According to enforcement records reviewed by the Investigative Unit, the department issued 33 violations related to mental health coverage in the past 10 years. The department issued $500,000 in penalties against three health plans, and in 2013 levied a $4 million penalty against Kaiser Foundation Health Plan.
While DMHC regulates health plans, the Department of Insurance regulates health insurers in the state. Insurance commissioner Dave Jones says the department is taking proactive steps to force compliance with parity regulations by reviewing insurers’ policy documents.
His department also runs an independent medical review system. Data show reviewers overturned 53 percent of mental health denials since 2011 when the department started tracking.
“That doesn’t mean health insurers won’t continue to deny people treatment,” Jones said. “But we’re doing everything within the law to try to prevent that from happening.”
Click here for information on how to request an independent medical review with the Department of Insurance.
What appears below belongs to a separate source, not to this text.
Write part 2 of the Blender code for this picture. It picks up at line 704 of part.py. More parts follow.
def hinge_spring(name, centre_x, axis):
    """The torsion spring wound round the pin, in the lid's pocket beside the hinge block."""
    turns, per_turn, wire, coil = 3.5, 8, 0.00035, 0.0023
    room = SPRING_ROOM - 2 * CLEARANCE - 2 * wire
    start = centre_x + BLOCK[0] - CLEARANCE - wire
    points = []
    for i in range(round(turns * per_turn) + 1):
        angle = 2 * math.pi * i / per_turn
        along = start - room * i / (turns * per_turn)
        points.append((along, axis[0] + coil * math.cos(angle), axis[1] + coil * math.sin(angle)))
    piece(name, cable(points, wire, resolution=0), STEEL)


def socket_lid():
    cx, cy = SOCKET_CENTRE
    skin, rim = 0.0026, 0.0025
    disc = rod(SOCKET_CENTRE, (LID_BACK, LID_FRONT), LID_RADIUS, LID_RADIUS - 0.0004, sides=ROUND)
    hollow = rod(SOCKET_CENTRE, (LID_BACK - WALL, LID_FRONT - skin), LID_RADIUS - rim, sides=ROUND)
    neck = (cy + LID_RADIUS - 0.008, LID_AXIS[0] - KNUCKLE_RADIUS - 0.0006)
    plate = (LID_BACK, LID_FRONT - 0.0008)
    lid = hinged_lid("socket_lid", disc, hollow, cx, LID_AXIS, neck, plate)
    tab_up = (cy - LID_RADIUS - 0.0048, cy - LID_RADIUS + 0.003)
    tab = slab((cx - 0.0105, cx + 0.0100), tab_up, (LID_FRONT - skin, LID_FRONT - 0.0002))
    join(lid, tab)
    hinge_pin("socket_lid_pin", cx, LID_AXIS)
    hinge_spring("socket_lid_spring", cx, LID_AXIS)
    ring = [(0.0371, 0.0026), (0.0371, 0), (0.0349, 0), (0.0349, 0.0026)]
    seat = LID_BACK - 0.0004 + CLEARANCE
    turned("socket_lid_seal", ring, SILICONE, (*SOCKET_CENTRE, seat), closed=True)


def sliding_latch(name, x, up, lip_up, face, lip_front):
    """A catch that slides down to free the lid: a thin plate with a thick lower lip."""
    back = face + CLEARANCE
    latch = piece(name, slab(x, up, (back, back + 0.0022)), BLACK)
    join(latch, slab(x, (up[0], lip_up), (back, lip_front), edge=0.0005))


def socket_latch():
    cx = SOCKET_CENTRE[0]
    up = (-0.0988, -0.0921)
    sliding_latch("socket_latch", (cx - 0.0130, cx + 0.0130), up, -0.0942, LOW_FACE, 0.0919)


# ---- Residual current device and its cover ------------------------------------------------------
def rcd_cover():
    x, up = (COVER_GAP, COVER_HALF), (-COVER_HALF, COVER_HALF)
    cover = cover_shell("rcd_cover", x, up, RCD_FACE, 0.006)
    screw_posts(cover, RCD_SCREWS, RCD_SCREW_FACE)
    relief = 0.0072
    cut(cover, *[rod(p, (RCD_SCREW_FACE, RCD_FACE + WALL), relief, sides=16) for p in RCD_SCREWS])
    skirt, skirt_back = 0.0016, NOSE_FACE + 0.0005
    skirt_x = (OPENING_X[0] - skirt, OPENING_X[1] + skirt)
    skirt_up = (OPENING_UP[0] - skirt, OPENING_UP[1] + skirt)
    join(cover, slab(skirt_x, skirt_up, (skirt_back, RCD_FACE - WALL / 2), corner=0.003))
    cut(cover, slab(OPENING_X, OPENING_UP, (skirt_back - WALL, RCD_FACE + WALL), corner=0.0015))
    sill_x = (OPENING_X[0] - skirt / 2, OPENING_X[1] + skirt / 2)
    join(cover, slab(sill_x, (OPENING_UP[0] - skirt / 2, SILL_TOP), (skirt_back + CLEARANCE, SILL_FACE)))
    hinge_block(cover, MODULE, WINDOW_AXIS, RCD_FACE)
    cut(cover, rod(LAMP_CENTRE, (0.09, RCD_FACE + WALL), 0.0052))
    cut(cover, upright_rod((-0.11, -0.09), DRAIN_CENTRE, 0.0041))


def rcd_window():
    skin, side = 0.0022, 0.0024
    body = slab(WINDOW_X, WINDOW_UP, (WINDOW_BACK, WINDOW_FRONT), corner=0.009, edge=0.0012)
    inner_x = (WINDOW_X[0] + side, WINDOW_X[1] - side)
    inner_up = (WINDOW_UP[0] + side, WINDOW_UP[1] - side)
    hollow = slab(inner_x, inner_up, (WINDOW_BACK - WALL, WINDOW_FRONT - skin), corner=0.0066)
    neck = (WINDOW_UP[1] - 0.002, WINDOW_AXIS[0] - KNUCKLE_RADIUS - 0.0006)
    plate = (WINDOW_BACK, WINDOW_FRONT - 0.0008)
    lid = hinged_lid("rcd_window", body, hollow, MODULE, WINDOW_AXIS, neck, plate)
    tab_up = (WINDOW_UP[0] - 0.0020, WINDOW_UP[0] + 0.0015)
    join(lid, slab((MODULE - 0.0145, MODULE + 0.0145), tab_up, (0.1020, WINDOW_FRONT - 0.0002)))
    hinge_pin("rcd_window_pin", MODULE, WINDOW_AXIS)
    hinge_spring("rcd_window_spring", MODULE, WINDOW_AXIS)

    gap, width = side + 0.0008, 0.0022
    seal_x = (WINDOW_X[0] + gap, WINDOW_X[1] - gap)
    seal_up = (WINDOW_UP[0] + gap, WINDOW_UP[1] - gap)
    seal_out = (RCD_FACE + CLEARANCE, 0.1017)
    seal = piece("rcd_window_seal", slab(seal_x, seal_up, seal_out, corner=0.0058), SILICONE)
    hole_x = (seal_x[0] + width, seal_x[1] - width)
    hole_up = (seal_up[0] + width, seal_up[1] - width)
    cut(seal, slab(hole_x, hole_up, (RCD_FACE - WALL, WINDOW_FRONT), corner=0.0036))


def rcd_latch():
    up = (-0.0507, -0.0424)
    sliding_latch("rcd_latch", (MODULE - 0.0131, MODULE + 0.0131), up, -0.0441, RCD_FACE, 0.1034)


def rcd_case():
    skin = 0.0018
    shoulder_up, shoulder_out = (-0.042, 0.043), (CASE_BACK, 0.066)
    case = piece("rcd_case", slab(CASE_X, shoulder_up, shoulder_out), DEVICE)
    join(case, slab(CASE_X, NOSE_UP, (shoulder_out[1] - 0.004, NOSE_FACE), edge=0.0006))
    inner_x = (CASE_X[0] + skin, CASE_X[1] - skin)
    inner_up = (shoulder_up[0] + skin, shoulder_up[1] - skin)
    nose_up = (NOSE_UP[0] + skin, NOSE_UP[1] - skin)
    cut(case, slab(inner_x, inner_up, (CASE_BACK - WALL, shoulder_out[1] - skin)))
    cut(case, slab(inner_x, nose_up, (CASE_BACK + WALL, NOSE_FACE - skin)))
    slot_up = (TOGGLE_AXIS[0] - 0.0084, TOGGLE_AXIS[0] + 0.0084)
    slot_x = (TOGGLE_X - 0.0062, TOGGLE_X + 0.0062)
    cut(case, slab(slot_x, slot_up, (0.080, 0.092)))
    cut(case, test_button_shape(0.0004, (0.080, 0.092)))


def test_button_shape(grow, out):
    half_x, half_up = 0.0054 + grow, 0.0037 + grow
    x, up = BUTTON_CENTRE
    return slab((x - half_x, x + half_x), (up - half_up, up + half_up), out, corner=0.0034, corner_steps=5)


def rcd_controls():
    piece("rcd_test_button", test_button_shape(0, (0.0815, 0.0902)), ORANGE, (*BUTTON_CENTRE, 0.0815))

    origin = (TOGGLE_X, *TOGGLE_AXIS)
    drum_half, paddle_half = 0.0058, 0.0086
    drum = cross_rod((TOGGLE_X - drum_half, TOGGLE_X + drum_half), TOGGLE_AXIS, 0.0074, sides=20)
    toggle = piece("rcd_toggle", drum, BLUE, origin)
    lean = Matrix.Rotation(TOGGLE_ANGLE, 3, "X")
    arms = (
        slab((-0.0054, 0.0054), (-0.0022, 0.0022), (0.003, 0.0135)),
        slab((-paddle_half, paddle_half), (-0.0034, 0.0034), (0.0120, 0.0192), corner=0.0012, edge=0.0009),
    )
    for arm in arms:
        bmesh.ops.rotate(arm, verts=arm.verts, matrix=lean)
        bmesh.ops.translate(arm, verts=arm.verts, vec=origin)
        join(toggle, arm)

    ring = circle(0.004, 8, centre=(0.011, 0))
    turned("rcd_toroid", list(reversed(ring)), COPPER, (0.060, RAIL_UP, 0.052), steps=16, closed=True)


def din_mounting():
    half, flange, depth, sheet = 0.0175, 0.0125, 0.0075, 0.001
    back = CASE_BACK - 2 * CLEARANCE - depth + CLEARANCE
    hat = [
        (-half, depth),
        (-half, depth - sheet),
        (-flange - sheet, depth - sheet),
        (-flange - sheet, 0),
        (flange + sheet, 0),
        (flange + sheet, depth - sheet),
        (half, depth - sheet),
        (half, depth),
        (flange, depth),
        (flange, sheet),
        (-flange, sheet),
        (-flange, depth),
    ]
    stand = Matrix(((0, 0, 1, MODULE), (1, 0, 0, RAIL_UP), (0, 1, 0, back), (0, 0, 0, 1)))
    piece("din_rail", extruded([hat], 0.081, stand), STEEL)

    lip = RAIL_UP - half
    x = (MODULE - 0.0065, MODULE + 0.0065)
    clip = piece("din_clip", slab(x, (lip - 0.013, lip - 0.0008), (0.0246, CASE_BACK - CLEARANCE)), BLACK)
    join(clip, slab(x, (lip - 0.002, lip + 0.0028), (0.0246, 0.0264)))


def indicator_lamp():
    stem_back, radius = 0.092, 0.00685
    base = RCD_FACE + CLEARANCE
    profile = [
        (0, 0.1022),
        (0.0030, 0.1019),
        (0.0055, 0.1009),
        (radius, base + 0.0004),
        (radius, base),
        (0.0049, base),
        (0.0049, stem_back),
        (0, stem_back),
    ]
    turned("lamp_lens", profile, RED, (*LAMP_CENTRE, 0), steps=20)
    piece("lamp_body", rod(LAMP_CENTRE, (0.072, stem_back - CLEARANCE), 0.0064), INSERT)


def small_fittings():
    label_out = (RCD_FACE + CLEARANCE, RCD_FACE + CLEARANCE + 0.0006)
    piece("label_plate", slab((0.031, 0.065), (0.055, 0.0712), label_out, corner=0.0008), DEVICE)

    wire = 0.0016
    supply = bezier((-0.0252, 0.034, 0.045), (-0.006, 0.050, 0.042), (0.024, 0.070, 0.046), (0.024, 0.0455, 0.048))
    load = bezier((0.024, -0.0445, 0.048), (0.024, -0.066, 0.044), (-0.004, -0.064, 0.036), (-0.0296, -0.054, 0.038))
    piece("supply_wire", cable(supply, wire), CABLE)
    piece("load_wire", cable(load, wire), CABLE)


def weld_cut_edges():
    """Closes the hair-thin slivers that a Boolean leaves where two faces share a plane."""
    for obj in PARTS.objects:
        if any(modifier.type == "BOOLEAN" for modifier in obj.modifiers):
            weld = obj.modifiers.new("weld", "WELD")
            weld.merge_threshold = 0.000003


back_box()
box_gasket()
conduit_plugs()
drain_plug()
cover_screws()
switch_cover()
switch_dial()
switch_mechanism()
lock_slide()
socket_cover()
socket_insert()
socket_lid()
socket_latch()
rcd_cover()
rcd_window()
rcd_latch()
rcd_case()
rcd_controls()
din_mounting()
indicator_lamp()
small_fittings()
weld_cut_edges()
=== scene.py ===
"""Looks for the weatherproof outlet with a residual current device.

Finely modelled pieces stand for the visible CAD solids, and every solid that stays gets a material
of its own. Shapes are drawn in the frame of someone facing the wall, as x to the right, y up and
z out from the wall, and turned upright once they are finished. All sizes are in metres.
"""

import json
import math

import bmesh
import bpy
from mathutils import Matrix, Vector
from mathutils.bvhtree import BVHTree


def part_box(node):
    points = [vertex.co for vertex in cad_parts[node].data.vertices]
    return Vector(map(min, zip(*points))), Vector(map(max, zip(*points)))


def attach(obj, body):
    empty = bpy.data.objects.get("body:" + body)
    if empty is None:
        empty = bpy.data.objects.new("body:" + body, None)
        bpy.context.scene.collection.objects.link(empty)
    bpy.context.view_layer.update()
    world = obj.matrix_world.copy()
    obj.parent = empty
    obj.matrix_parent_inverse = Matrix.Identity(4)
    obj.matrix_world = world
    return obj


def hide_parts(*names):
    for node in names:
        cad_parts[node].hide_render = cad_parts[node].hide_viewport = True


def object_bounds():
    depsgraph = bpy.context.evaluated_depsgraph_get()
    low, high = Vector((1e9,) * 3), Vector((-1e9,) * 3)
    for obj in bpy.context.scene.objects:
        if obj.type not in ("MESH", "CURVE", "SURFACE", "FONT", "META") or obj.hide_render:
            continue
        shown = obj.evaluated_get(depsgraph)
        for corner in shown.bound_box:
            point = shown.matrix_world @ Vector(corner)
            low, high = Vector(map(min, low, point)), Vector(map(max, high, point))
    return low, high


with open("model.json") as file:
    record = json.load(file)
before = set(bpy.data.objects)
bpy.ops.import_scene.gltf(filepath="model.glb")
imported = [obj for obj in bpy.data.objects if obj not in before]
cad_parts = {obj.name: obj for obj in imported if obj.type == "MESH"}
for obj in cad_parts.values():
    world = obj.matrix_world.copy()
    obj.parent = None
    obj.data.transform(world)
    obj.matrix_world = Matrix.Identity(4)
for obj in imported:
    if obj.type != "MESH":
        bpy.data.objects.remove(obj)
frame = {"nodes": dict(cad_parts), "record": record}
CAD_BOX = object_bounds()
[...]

You can call 1-800-927-4357 if you need help.
Mental Health Advocate Calls for Stronger Laws
While both Jones and Rouillard believe California has some of the strongest mental health parity laws in the nation, state senator Jim Beall of Campbell believes the laws don’t go far enough to protect the mentally ill. The longtime advocate authored a series of failed bills to strengthen California’s parity law, though he did successfully secure a bigger enforcement budget for DMHC in recent years.
He’s pushed for greater transparency from health plans and insurers about how often they deny coverage for mental health services. He continues to argue the complaint-based enforcement system isn’t working for people with mental illnesses.
“A lot of people with depression and illnesses like that related to mental health, they don’t bother to complain. And that’s wrong,” Beall said. “We have to have a system that takes care of them adequately without having to complain.”
But the industry believes the laws are fair and enforcement is strong. Clare Krusing, a spokeswoman for America’s Health Insurance Plans (AHIP), said the industry has long supported mental health parity and implementation of parity requirements.
"Health plans have a unique understanding of the serious challenges facing patients and their families when it comes to managing behavioral health conditions, and we look forward to working with all stakeholders—providers, clinicians, and behavioral health specialists—to make sure patients have affordable access to safe, effective and evidence-based treatments,” Crusing wrote in an email. “Suggesting that coverage decisions drive the mental health challenges we face does a disservice to the ongoing efforts to improve the country’s health system for those who need behavioral health care.”
Hoping Treatment Sticks
A year and a half after she began battling her mental illness, Kornblum and Friedman say their daughter is on the road to recovery. She graduated from her partial hospital treatment program in April and has continued to make progress. They credit her steady improvement to quality, consistent treatment.
“When you spend nine months battling—battling this eating disorder, battling the insurance company, just battling—it feels like we’ve been in a war zone practically,” Friedman said. “But there’s a little light at the end of the tunnel. She’s doing good. She’s smiling. She’s happy.”